I agree. Once an outstanding game sells for 5$,everyone and their mom says: “I bought x for 5$, why should I buy y for 10$?” It’s unhealthy and creates a ghetto mentality for indie games.


And the way basically everything in the game is handcrafted setpieces that don't reuse content at all - basically the absolute opposite of "emergent gameplay" - just makes it seem like a wasteful, unsustainable production in a business sense.
I think it goes with the genre. I believe Out if this World was also like this and criticised for its length.
 

pixeltroid

Member
I just looked up Little Nightmare 2 and based on the screenshots alone, I don't think it's something I'd pay 30 bucks for.

Like Yal said, it looks extremely story based. In fact, it looks more like an animated movie more than a game. I can't even tell what the games main mechanics are because I can't see any enemies or combat, just detailed sets and some interesting scenes. But what is it about the gameplay that makes it worth $30?

Maybe the gameplay is actually amazing, but I don't see it in the screenshots. :-/
 

muki

Member
Hard to say.

Inside was over $20 ($25 cdn) at release and is a roughly 3 hour game.

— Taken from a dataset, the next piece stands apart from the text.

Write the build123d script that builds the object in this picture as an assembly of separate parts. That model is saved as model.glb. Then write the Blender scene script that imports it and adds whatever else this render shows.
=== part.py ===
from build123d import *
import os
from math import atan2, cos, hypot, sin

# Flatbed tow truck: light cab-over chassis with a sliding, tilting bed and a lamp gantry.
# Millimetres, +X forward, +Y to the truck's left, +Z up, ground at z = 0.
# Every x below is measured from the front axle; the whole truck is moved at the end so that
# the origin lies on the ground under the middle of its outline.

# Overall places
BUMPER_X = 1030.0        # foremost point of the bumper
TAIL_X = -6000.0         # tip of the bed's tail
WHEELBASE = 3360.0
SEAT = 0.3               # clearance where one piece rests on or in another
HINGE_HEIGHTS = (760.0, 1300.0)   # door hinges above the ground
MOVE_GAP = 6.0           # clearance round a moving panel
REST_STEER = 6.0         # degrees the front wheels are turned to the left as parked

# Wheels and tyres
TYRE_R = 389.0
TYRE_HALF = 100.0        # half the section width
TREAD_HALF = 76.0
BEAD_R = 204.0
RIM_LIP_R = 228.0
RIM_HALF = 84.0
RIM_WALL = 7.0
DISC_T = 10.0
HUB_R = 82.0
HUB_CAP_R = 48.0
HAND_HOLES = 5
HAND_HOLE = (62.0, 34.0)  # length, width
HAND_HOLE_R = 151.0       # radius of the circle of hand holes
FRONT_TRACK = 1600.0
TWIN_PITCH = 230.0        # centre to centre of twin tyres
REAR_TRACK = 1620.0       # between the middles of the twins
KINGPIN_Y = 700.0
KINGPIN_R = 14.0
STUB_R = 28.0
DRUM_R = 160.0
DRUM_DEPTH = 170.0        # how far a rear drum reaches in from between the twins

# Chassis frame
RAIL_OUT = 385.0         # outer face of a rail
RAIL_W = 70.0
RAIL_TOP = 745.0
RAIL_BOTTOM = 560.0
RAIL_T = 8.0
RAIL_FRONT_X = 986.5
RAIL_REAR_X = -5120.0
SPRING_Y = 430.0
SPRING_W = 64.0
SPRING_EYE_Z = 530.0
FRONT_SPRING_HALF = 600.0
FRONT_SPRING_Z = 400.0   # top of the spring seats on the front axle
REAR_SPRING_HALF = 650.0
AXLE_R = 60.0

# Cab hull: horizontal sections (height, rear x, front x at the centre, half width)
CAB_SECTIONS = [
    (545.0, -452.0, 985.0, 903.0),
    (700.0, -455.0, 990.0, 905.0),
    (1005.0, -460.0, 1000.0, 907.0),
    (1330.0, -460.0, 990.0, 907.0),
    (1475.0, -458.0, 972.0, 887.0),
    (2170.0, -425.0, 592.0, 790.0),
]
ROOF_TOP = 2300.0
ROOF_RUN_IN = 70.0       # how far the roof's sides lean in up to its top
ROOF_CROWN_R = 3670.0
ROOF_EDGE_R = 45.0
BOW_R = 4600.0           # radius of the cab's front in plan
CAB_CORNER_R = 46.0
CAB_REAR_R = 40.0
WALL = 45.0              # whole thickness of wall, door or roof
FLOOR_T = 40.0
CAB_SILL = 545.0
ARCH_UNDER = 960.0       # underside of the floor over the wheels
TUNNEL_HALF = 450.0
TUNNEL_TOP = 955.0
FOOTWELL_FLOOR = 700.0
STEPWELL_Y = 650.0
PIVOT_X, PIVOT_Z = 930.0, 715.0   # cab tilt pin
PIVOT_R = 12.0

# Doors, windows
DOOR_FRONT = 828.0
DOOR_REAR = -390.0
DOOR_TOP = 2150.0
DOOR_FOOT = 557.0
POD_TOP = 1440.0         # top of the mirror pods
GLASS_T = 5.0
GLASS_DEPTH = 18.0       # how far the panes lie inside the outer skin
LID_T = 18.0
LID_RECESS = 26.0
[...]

I remember being a little hesitant to pay that much for 3 hours, but after I played it, was glad I did, and would have easily paid $30 had I known how good it was.

How dense you can make the gameplay for the pricetag is not the only value, in my view.
 

Zizka

Member
It depends how you define a 'game'. Walking simulators are considered games, like Gone Home while having no discernible game mechanics. They're interactive stories I guess which ended up being assimilated as games. I'm not saying it's a bad thing, the concept of "games" is just a lot broader than it used to be.
 

Yal

🐧 *penguin noises*
GMC Elder
I'd say - with 100% conviction - that game storytelling can be objectively good or bad, and this deserves to influence the perceived value even if the game has no gameplay ambitions. There's games where the storytelling directly conflicts with the game mechanics so you either suffer through the story to get to the gameplay bits (e.g. any modern Final Fantasy game just bombards you with unskippable cutscenes any time you do anything, Dishonored punishes you with a "bad ending" plot if you play the game in the most fun way, Dear Eshter just being a book but requiring your input to progress it)...

...and then there's games where the gameplay mechanics are used to tell the story in a way traditional media can't (Undertale having dying characters make slow weak attacks that are trivial to avoid so your adrenaline peters out and you don't even feel any joy in defeating them; What Remains of Edith Finch codifying the monotony that drove a character to suicide and contrasting it to a much more engaging fantasy world, and forcing you to play both side by side so you can feel their inner struggle; Gothic having quests from your inquisitor higher-ups be deliberately about stopping the truth from being known, so intentionally failing them and going rogue is the only way to figure out what's actually happening, causing you to live the protagonist's inner battle between duty and curiosity in your mind).

Having no gameplay mechanics means you lose out on the most powerful way to deliver your story in game form. At that point, you might as well just make a movie so you get complete control over the delivery, instead of having those pesky audience members meddle with your A R T. Though... "If the weakest link of your plan is human error, you begin to see humanity as a problem."